I mentioned PI, though even on desktop we're 5-10x faster on GUIMark text benchmark \
from any of the browsers. (10x Firefox). We haven't published these numbers because \
our benchmarks are not open source -- see below.

> Also it was all just my personal analysis of the space, provided as a side note to \
> your main work since oracle has stated its not a space it is focusing on. \
> Performance was just one small part of my breakdown of the space.

I know, but I wasn't going to let a statement that we're slower than browsers to go \
uncontested :-). From all the data I have (and I'm happy for any bug reports with \
benchmarks indicating areas we need to improve!) we're much faster than the browsers \
in all phases (images, text, and vectors). On Mac we have serious smoothness issues \
(we know what those are and are working on them), but we've not seen these issues on \
Windows. There are outstanding bug reports on things like the rendering performance \
of Paths and Lines, but even our results on GUIMark2 indicates we're much faster than \
the browser.

> I'm always open to rebuttal and generally pretty good at taking on board \
> corrections and better ideas if they are tangible. The performance one is hard to \
> quantify currently because while there are many jscript apps out there to look at, \
> there are very few (any?) publicly available, commercial quality jfx apps out there \
> to compare to. If you can provide some example of real world apps where the jfx \
> experience is better than can be achieved with jscript in the latest chrome or \
> Firefox then I will very happily change my opinion.

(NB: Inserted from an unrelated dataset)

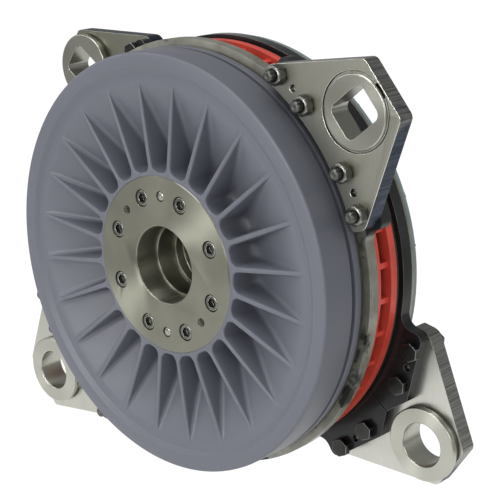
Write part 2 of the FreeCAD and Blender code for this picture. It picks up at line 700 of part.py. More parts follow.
def lug_plate(name, turn, side, front, sink=False):
    """A bright three-sided steel plate, blunt at its tip, that clamps two ears and carries a bush."""
    plate_body = new_body(name)
    words = {"side": side}
    reach = "(%(side)s_lug_circle * sin(%(side)s_side_angle * 1 deg) + %(side)s_side_reach)" % words
    corner_radius = "(%s / sin((%s_side_angle + %s_end_turn) * 1 deg))" % (reach, side, side)
    tip_out = "%(side)s_lug_circle + %(side)s_tip_reach" % words
    tip_half = "((%(side)s_side_reach - %(side)s_tip_reach * sin(%(side)s_side_angle * 1 deg))" % words
    tip_half += " / cos(%s_side_angle * 1 deg))" % side
    corner_across, corner_up = turned(corner_radius, side + "_end_turn")
    root_across, root_up = turned("(lug_inner_radius - lug_root_round)", side + "_end_turn")
    upper = [(tip_out, tip_half), (corner_across, corner_up), (root_across, root_up)]
    lower = [(across, "-(%s)" % up) for across, up in reversed(upper)]
    plate_outline = outline(plate_body, name + "_outline", "XZ_Plane", upper + lower)
    plate_outline.setExpression(".AttachmentOffset.Base.z", bound("-(%s)" % front))
    pad(plate_body, name + "_pad", plate_outline, "lug_thickness", reversed_way=True)
    inside = [("lug_inner_radius", "0", "0")]
    holes(plate_body, name + "_inner_edge", inside, "%s - 1" % front, "lug_thickness + 2")
    circle = side + "_lug_circle"
    centres = [("bush_radius + seat_clearance", circle, "0")]
    for sign in ("", "-"):
        centres += [("bolt_hole_radius",) + turned("bolt_circle", sign + angle)
                    for angle in ("bolt_near", "bolt_far")]
        centres.append(("lug_dowel_radius",) + turned("bolt_circle", sign + "dowel_turn"))
    holes(plate_body, name + "_holes", centres, front, "lug_thickness + 1")
    if sink:
        holes(plate_body, name + "_sink", [("flush_sink_radius", circle, "0")], front, "flush_sink_depth")
    doc.recompute()
    tip = [corner_of(plate_outline, number) for number in (0, 5)]
    round_edges(plate_body, name + "_tip", tip, "lug_tip_round")
    ends = [corner_of(plate_outline, number) for number in (1, 4)]
    round_edges(plate_body, name + "_ends", ends, "lug_end_round")
    inner, end = size("lug_inner_radius"), size(side + "_end_turn")
    round_edges(plate_body, name + "_roots", [polar(inner, end), polar(inner, -end)], "lug_root_round")
    turn_body(plate_body, turn)
    return plate_body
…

I'm working on getting our benchmarks open sourced with everything else. But if \
you've got a sample handy where the browser is faster, I'd love to see it and fix it. \
I'm manic about performance (ask the team). We have been very, very focused on \
performance from the get-go, complete with regular performance regression analysis, \
repeatable benchmarks, engineers who's full-time responsibility is performance \
analysis and tooling, benchmark tools, etc.